[MUD-Dev] Re: TECH: reliablity (was: Distributed Muds)
bruce at puremagic.com
Sat Apr 28 12:59:45 New Zealand Standard Time 2001
(I've re-arranged some of the quoted sections to reply to things more
coherently. (I hope.))
Derek Snider wrote:
> Are you seriously trying to tell me that memory leaks, memory
> corruption, and crashes _never_ happen when you "follow sound, basic
> software engineering priciples"?
No, but they happen much much less often. See below.
> Whatever programming utopia you exist in is far, far, far away from
> the world of commercial game development... or any competitive
> commercial development.
> The larger and more complex a program gets, the more likely something
> is to go wrong, and the harder it is to track it down.
> The only way to have a bug-free program is to write it bug-free in the
> first place.
> Unfortunately this is nearly impossible with high-pressure deadlines.
This seems to be a rather self-defeating viewpoint. :(
For one approach, read what John Buehler was saying here on MUD-Dev
about components some months ago. There's plenty of literature on that
type of strategy as well.
Another approach to avoiding errors is to separate out common classes of
bugs and structure your system so that they are much more difficult to
have happen. With a long running server, it is necessary that the
server both be stable and have a consistent footprint. So just
addressing those points:
* Memory leaks? Use GC. (Or refcounting, ugh.)
* Refcount leaks? Check out some of the Mozilla tools for
detecting and debugging these.
* Bad pointer references, overwriting memory, other
memory errors? Don't use C or C++ for everything.
Use something that is safer like Python, Scheme, Java,
whatever for higher level logic. Alternatively, if
are going to use C or C++ throughout, make sure that
all of your common datastructures have solid unit tests
or come from a known-good-and-stable source (possibly
There are many other concerns as well, such as dealing with complexity
in the internal interfaces. But many of these can be handled at the
architectural level, if anticipated (as they should be). For an example
of dealing with the complexity of interfaces, see the post that I refer
to below about a particular system within the game that I work for, TEC,
But one of the most important things to do is to have a set of unit and
regression tests and to be vigilant in updating them and running them on
all of your core architecture. I don't add core architectural features
to Cold without also adding a set of tests and running those tests under
Purify. (And sometimes performance tests and running them under gprof.)
Finally, ensure that you have code that can help you detect critical
errors as they happen and help to isolate the cause. An example of this
is that in Cold, if a memory allocation fails, currently the server will
panic and attempt to shut down cleanly. I've only seen this happen due
to rogue softcode, so we've got a couple of approaches for dealing with
* Limits on execution time of softcode. You need to yield to
other tasks and if you fail to do so, you get killed. This
is also part of the strategy for ensuring that each task gets
to run regularly as we're a cooperatively tasking system.

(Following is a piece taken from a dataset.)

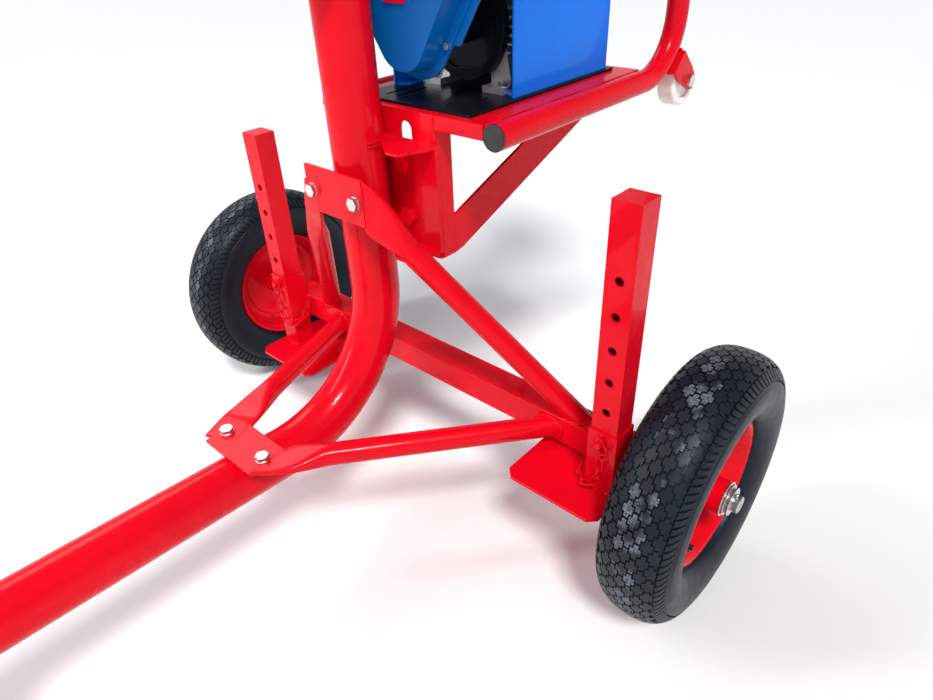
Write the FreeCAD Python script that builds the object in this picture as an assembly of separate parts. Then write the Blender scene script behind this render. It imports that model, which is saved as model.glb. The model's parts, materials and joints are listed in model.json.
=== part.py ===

* Allocation logging: You can tell the server to log the current
softcode stack trace for any allocation/reallocation above a
given size. This helps detect potential problems within
softcode where it is dealing with datasets that are larger
than expected or are constantly growing.
* Failed allocation logging: The server will log the current
stack trace for every task when an allocation fails and it
is shutting down. This can allow you to determine exactly
what was happening at the time of the failure.
A lot of this helps with the problems that can be caused by having
lesser experienced programmers working at the softcode level by raising
awareness of some of the lower-level issues and not letting them go into
dangerous territory without warning.
Another approach entirely for dealing with allowing staff to extend or
modify the game code would be to stop working with the typical
programming environment and move to something that is rules-based with
an interface that makes it easy for them to modify behavior and
reactions to events. While TEC doesn't (yet?) employ a rules-based
approach, we already support much of the underlying infrastructure for
intercepting events and observing actions which I've previously
described on the list in
These types of things not only -can- serve to reduce the amount of
errors, but -do- in projects that I work on today. As such, I'm hard
pressed to see myself as living in some sort of programmer's utopia.
All of this only helps with errors at the level of writing code though.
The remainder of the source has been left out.